Personal life
- Born: Agha Hajji Mirza Mahdi Puya Yazdi 1899 Yazd, Iran
- Died: July 17, 1973 (aged 73–74) Karachi, Pakistan
- Children: Agha Murtaza Pooya, Agha Mirza Ali Pooya
- Notable work: Tafsir of the Qur'an
- Known for: Tafsir of the Qur'an
- Other name: Pooya
- Occupation: Islamic scholar

Religious life
- Religion: Islam
- Denomination: Shia

= Mahdi Puya =

Ayatullah Agha Hajji Mirza Mahdi Puya Yazdi (1899 (1317 A.H., also spelled as 'Pooya') – 1973 (1393 A.H.)) was a Twelver Shia Muslim and an Islamic scholar, most notable for his famous tafsir of the Qur'an.

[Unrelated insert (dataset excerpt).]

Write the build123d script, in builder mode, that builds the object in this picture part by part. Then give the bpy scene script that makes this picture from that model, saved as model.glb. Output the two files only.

The son of the scholar Agha Mirza Muhammad Hasan of Yazd, Iran, Ayatullah Puya studied under his father as well as the eminent religious authority Agha Mirza Muhammad Husain al-Na'ini, who helped him to develop his interpretive specialization in the Qur'an. Unsettled political conditions in Iran and Iraq helped to persuade Ayatullah Puya to migrate from al-Najaf to India in 1343/1925. He settled down in Madras and Bangalore, where he gained the chance to study modern western thought directly in English, so that he became equipped to evaluate the diverse intellectual trends of both east and west. In Madras also he encountered Mir Ahmad Ali, who produced the first substantial Shi`i commentary on the Qur'an in English and who incorporated Ayatullah Puya's illuminating philosophical notes on the verses of the Qur'an into his work. Ayatullah Puya later moved to Pakistan, where he died in Karachi on 17 July 1973. He left two sons, Agha Murtaza Pooya and Agha Mirza Ali Pooya.

==Works==
His complete exegesis (tafsir) can be accessed by Al-Quran project. An abrogated version of his can be accessed through Ahlul Bayt DILP at their quranic website.